When his wife was seriously ill he himself assisted in nursing her, and his concern for her is well illustrated by the following incident. When watching by her bedside one evening a terrier snapped at him and bit him in the face. The dog held on to Maxwell's nose, but rather than disturb his wife, he quietly lifted the dog and carried it from the room, still holding on to his nose.
This busy scientist took an interest in everything in which Mrs. Maxwell was interested. On one occasion he found that she was distressed with a sense of failure in her first attempts at cottage-visiting, so he read to her Milton's sonnet on his blindness, the last few lines of which read:
". . . thousands at his bidding speed, And post o'er land and ocean without rest, They also serve who only stand and wait." |
Maxwell himself would visit any sick person in the village, and would read and pray with them in cases where such ministrations were welcomed. He and Mrs. Maxwell would always go to London in spring, and so, with busy days, the years of retirement passed quickly.
About this time (1870) the Chancellor of the University at Cambridge, the Duke of Devonshire, desired to build a Physical Laboratory in connection with the University. The Duke was a great-nephew of our eccentric friend the Hon. Henry Cavendish, and the laboratory, when completed, was named, and is still called, the Cavendish Laboratory. In recent years it has been the scene of Sir J. J. Thomson's remarkable scientific work.
Clerk Maxwell was urged to become the first professor in charge of the Cavendish Laboratory, and he accepted the post only because Professor William Thomson could not be persuaded to leave Glasgow, and because Maxwell's friends urged that it was therefore his duty to fill the Chair himself. He planned the new laboratory most carefully, and to-day Science reaps much benefit from his labours.
During these years at Cambridge he kept up his interest in his Scottish home. At Easter-time he made it a point always to leave Cambridge in time to officiate at the communion in the little Scottish kirk where he was an elder.
Unfortunately, a serious malady began to undermine his strength. Before the close of the session (1877) he complained of a choking feeling after meals, but it was about two years later before he mentioned the matter to his doctor, and only then in an incidental way when writing about Mrs. Maxwell. All at Cambridge noticed a change; there was a want of the old vivacity. A rest at his Scottish home did not seem to do much good, and when specialists were consulted they told him quite frankly that he had only about another month to live. His only concern was the happiness of his wife.

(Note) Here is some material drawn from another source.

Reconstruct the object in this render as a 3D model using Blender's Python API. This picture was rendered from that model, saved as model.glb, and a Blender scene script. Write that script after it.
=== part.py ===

As they were at some distance from a doctor it was thought better to remove either to Edinburgh or Cambridge, and Maxwell selected the latter, where he might still do some work. He suffered much, but seldom mentioned it. His mind and memory remained perfectly clear up to the very end. Every one marvelled at his fortitude in suffering. About an hour before his death he was able to whisper some instructions to the doctor, but these did not concern himself; they were requests on behalf of his devoted wife. "He breathed deeply and slowly, and, with a long look at his wife, passed away."
At his death James Clerk Maxwell was only forty-eight years of age. The doctor who was with him at the end said that no man ever met death more consciously or more calmly. Another doctor, who knew him well, wrote the words which are used in the subtitle to this chapter, "A most perfect example of a Christian gentleman," and with this verdict the nurses and all who knew him heartily agreed.